Los economistas responden a este nerviosismo de manera general: afirman que la innovación y los intercambios mejoran la economía, globalmente, por término medio. Pero nadie vive por término medio, ni globalmente, y cada uno, evidentemente, mira por su situación personal. Si empeora, la mejora global de la economía no es tranquilizadora en sí. A la inquietud, justificada o no, se le suma el efecto de asimetría que perpetúan los medios de comunicación. Una empresa antigua que cierra aparece en primera página porque es espectacular. Y otra que abre pasa desapercibida porque nadie sabe dónde está, ni si su futuro es prometedor. La creación de Microsoft o de Zara pasó inadvertida en su época. La solución menos mala a esta distorsión entre la percepción individual y el crecimiento global, que haría que la globalización y el progreso técnico fuesen aceptables sin desestabilizar a los empleados amenazados, sería lo que normalmente se llama la renta mínima universal o, en términos más técnicos, el impuesto negativo sobre la renta.

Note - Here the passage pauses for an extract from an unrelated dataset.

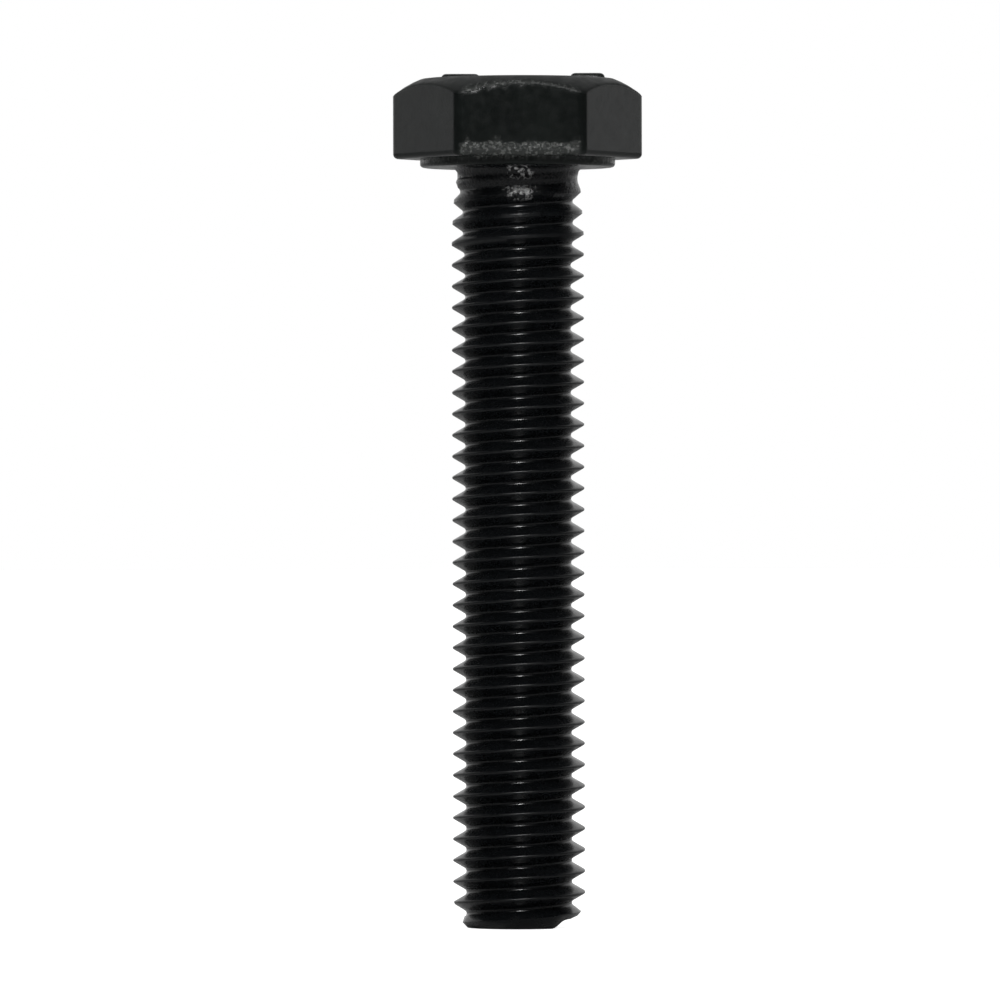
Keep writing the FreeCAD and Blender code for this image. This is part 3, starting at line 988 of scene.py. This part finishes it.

La renta mínima universal es fácil de enunciar: la colectividad nacional garantiza a cada uno en todo momento, ya sea rico o pobre, o esté activo o desempleado, una renta que permite vivir decentemente. El Gobierno fija anualmente la cuantía, que puede variar según la situación familiar y, evidentemente, tiene que ser compatible con los recursos públicos. Una manera práctica de distribuir esta renta mínima es crear un impuesto negativo. Cada uno declara su renta, sea cual sea, y los que se encuentran por debajo de un cierto umbral, el de la dignidad, perciben una suma que les hace alcanzar el nivel mínimo. Los que están por encima del mínimo pagan un impuesto progresivo sobre la renta. Pero, y es aquí donde todo se complica, la renta mínima solo es compatible con el equilibrio de las finanzas públicas siempre que sustituya a todas las ayudas sociales que existen actualmente. Lo que haría perder a algunos unas prestaciones específicas y reduciría enormemente los poderes del Estado, que ya no podría crear clientelas habituales. Además, la filosofía de la renta mínima es profundamente liberal porque parte de la base de que, una vez que se haya concedido la renta mínima, cada uno la usará como le convenga, moral o inmoralmente, y de forma socialmente útil o inútil; esta reforma se basaría por completo en la responsabilidad personal.

No se sabe quién tuvo esta idea de la renta mínima. Milton Friedman, en la década de 1970, abogó por ella, pero no se le ocurrió a él. Yo mismo defendí este proyecto en Francia en la década de 1990, sin más éxito que Friedman en EE.UU. La idea, por tanto, es nueva en la medida en que nunca se ha llevado a cabo. Pero en este momento vuelve a estar sobre la mesa. Finlandia está realizando un experimento con una renta mínima, pero con una muestra demasiado restringida de 2.000 personas. Corea del Sur se la plantea. Los socialistas franceses la proponen, pero, absurdamente, añadiendo la renta mínima a las prestaciones existentes, lo que resulta imposible desde un punto de vista financiero e incoherente desde un punto de vista filosófico. En la cumbre de las vanidades que acaba de celebrarse en Davos, se ha hablado de la renta mínima en los debates para hacer frente al populismo. Por desgracia, en Davos y en otros lugares, se han destacado sobre todo los aspectos técnicos y financieros de la renta mínima sin mencionar la revolución intelectual que lleva aparejada: la neutralidad social del Estado y la sustitución de la tutela burocrática por la responsabilidad personal. Razones por las cuales Milton Friedman apoyaba la renta mínima, que es la única política social, según él, compatible con un orden liberal.

Sean cuales sean los malentendidos sobre la renta mínima y el impuesto negativo, la idea es nueva y sería eficaz porque tranquilizaría a los pueblos, acompañaría al progreso económico, mejoraría la oferta política de los partidos de inspiración liberal, e incluso socialdemócrata, y debilitaría el discurso populista. La renta mínima es, parafraseando a Luigi Pirandello, un personaje en búsqueda de autor.